The Australian Bureau of Meteorology said that water in the Pacific had “warmed significantly over the past two months” below the surface, heralding the rise in surface temperatures viewed as a key indicator of an El Nino.

“The tropical Pacific Ocean is currently warming,” the bureau said, adding that most weather models are “showing sea surface temperatures reaching El Niño thresholds during the southern hemisphere winter”.

“The chance of an El Niño occurring in 2014 has increased.”

‘Undermine sugar production’

While El Ninos are associated with weather anomalies in many countries, from America to Australia, with potentially large implications for farmers, the prospect of an event is currently being seized upon particularly by the sugar market.

Dry southern hemisphere weather, including the threat of an El Nino event is likely to undermine sugarcane yields in the 2014/15 season.

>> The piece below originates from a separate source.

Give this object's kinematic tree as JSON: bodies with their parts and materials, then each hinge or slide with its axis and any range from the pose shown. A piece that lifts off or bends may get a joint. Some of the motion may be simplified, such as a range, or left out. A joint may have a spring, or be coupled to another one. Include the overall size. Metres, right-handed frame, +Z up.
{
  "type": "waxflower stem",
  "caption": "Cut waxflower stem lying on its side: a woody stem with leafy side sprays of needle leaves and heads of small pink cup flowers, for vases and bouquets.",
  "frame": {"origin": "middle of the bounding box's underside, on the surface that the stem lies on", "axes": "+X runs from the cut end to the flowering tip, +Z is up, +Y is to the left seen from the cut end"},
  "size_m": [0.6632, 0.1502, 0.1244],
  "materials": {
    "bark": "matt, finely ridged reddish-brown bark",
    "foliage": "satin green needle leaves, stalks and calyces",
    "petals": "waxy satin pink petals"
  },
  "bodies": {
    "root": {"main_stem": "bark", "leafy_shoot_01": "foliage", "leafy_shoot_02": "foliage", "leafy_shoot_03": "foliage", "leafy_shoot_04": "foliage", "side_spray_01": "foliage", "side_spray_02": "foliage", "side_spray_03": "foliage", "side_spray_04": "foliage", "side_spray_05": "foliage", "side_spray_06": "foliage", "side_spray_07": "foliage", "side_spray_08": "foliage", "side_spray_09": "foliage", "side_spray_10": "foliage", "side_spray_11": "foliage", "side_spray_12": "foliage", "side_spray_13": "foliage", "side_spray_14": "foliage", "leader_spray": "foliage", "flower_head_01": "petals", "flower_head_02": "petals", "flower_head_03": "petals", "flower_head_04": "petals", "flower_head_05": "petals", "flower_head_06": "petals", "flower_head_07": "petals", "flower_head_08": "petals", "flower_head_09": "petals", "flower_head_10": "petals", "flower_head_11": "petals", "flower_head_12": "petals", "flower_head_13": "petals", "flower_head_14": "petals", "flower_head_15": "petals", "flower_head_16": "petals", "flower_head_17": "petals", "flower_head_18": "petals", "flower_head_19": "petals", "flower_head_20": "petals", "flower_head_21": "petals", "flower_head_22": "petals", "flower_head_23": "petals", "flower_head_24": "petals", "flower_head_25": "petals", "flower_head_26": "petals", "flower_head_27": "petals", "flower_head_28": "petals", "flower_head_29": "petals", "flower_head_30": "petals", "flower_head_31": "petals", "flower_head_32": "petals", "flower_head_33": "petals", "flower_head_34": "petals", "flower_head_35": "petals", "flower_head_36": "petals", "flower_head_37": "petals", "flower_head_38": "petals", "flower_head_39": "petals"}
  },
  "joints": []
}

Standard Chartered on Tuesday, updating its agricultural commodity price forecasts, foresaw sugar prices averaging 20.0 cents a pound in the last quarter of 2014, well above the 18.72 cents a pound that March 2015 futures were pricing in.

The bank warned that “extreme weather conditions in Brazil and risks of an El Niño weather event in the second half of 2014 could undermine sugar production”.

In Brazil, the top sugar producing country, El Ninos are associated with higher-than-average rainfall, which can disrupt harvesting and lower sugar content in cane, while the patterns often bring dryness to Australia’s east coast sugar belt, which has indeed already suffered a dearth of rainfall.

Canegrowers, the Australian producers’ group, has cut by 2m tonnes to 30m tonnes its forecast for the 2014 domestic cane crop, according to Commonwealth Bank of Australia.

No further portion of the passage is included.